Eliza Scholl wants the students she tutors to be excited to learn and engage with their work.
As a literacy mentor for the University of Minnesota's CEHD America Reads program, Scholl helps first- through eighth-graders with their homework and other assignments. Sometimes students arrive with their work complete, hoping to instead play games with Scholl, read books or even sing along to lyric videos. Scholl, assigned to St. Paul's Skyline Tower, is always happy to comply.
"It's just like, you have an hour of my time, how do you want to spend it?" said Scholl, a U sophomore majoring in sociology.
For more than 20 years, students like Scholl carpooled, bused, biked and took the light rail across the Twin Cities to provide tutoring to elementary and middle school students through the literacy program, housed in the College of Education and Human Development. When the pandemic shut down those pathways, mentors had to quickly shift to virtual tutoring, arriving since last fall through their students' webcams.
But one thing hasn't changed: their goal to build bonds and provide essential support.
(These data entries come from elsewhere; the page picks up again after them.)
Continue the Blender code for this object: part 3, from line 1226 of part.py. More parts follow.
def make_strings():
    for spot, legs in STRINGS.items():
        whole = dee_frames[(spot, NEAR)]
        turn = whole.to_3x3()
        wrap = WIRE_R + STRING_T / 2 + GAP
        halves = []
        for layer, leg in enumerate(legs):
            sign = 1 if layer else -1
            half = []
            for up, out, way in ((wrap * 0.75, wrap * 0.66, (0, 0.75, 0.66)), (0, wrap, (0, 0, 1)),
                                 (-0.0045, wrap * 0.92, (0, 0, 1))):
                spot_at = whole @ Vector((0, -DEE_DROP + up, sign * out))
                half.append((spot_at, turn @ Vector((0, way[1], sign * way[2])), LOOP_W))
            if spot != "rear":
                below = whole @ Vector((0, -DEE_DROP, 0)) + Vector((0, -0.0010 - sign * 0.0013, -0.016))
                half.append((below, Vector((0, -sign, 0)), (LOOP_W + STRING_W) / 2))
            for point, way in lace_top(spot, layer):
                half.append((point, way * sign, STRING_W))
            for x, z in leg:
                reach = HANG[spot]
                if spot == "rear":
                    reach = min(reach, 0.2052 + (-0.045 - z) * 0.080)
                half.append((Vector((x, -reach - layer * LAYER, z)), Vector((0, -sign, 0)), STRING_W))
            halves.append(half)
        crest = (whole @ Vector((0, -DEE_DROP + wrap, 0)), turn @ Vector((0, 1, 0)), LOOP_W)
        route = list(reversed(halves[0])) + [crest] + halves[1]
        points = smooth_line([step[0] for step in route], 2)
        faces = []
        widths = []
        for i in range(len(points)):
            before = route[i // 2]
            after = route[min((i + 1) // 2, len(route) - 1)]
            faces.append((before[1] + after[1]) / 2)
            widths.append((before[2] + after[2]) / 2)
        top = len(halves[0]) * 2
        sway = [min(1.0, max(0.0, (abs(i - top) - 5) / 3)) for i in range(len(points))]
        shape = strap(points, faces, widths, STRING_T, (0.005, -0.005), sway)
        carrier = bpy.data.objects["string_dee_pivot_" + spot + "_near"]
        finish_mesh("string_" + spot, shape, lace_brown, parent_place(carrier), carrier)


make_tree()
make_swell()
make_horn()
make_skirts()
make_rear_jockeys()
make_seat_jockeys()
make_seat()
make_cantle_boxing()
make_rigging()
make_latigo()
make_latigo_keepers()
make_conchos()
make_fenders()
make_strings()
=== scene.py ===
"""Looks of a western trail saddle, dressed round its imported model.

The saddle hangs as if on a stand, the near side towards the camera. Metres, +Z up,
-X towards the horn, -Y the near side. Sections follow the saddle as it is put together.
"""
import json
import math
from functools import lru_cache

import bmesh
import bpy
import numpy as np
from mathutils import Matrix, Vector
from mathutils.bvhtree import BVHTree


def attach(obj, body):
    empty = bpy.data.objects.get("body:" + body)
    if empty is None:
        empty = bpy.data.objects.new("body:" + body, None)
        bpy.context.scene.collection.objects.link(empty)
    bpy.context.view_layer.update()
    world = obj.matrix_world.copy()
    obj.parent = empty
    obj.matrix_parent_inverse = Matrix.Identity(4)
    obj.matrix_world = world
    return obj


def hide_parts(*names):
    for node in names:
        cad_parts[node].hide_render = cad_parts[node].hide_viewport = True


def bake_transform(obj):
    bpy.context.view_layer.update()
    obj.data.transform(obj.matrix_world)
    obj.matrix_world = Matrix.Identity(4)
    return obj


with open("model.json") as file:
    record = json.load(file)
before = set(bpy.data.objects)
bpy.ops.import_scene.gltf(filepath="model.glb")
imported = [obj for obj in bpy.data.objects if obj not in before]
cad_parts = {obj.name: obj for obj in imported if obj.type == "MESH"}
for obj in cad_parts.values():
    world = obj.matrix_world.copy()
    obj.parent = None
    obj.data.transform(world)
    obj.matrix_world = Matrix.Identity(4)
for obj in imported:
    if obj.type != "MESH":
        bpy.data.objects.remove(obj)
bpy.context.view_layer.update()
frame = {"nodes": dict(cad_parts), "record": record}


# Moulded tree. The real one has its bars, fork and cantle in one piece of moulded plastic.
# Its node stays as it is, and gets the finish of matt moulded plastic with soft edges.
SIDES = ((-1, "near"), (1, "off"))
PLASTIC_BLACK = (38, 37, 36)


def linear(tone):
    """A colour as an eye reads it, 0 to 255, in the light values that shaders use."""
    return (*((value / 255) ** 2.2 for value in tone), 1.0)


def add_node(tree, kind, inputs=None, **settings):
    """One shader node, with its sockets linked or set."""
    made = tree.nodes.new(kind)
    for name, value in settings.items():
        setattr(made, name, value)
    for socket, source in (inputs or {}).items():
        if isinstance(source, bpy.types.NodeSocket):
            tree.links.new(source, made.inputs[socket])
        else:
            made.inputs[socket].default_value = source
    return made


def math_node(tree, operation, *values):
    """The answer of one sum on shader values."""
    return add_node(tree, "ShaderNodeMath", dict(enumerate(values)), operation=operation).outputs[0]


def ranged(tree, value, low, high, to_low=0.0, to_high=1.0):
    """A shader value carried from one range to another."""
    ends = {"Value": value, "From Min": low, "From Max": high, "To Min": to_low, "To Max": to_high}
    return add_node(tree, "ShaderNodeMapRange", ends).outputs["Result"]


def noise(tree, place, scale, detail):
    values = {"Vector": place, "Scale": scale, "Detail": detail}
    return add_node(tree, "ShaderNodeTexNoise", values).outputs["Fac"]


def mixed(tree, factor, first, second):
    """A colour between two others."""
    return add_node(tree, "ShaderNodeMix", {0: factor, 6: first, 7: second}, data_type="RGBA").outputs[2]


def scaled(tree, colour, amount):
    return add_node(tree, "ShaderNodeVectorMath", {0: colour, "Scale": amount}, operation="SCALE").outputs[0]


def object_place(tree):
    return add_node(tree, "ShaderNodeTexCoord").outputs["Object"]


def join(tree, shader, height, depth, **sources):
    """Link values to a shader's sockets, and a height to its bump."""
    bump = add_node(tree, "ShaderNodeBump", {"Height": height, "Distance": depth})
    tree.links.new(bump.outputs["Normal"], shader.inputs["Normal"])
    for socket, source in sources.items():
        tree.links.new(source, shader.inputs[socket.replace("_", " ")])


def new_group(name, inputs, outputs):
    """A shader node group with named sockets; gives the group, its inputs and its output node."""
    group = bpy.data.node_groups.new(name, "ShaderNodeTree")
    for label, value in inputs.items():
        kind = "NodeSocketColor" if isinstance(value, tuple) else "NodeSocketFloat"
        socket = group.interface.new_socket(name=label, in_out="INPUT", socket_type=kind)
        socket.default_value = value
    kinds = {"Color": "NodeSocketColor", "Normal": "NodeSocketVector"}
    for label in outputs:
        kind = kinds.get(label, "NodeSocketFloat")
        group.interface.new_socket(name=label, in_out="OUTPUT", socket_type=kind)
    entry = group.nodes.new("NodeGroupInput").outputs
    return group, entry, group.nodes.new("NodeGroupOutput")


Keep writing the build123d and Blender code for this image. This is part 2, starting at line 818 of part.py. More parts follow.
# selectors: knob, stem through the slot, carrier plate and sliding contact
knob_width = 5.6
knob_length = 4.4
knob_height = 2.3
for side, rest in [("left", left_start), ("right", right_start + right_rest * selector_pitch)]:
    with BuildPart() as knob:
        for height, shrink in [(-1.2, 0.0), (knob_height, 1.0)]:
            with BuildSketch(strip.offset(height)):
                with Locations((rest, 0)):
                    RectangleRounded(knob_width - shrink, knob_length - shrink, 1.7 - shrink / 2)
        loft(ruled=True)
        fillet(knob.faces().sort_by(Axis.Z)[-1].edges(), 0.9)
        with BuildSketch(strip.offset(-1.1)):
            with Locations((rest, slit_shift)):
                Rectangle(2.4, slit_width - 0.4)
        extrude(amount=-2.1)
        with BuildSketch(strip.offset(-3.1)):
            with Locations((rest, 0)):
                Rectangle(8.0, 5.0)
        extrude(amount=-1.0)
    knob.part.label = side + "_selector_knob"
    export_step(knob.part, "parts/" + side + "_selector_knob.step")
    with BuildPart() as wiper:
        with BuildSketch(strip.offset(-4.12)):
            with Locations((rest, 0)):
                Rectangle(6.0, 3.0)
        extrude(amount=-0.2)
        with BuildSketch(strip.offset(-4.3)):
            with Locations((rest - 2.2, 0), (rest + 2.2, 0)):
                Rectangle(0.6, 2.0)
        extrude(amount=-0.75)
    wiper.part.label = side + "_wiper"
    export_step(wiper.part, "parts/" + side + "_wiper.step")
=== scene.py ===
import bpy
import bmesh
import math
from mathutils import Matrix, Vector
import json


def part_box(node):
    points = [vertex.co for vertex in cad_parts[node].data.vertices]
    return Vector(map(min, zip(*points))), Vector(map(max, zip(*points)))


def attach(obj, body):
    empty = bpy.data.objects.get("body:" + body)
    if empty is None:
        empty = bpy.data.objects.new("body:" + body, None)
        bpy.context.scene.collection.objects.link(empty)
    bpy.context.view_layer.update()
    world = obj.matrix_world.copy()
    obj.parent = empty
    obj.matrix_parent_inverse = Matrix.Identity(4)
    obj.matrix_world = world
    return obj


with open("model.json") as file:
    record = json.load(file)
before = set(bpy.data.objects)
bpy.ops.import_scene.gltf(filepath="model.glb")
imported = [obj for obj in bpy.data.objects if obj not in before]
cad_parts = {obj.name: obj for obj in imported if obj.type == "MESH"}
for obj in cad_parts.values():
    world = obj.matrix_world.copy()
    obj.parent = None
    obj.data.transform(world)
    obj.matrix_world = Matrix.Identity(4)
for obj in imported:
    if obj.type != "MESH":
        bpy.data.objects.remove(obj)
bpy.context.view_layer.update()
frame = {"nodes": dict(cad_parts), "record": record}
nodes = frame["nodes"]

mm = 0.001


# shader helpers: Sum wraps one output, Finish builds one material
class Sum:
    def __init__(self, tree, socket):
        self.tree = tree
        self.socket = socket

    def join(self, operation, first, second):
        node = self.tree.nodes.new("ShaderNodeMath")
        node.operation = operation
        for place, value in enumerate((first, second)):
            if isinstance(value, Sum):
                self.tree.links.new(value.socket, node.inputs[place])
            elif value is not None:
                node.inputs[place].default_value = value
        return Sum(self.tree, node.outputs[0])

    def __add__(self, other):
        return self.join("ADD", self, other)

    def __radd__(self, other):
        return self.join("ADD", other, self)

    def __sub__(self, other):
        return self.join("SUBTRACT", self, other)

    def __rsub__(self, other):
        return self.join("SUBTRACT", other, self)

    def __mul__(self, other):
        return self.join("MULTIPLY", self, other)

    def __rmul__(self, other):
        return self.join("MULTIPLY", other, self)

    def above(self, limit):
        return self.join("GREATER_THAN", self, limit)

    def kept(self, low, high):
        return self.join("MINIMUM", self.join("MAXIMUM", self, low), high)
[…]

"They get really excited to have someone's full attention and someone who really cares and is excited about what they are doing," said Erin Simon, director of program operations and training at East Side Learning Center, a CEHD America Reads partner.
Those relationships have been especially important over the past year. The pandemic has exacerbated the "digital divide" between children of different socioeconomic backgrounds. Students in less affluent homes may not have the same readily available educational resources as more affluent areas. Some students don't even have Wi-Fi.
"Even though it's been challenging in moving everything to virtual," Simon said, "that connection is so much more important than it's ever been."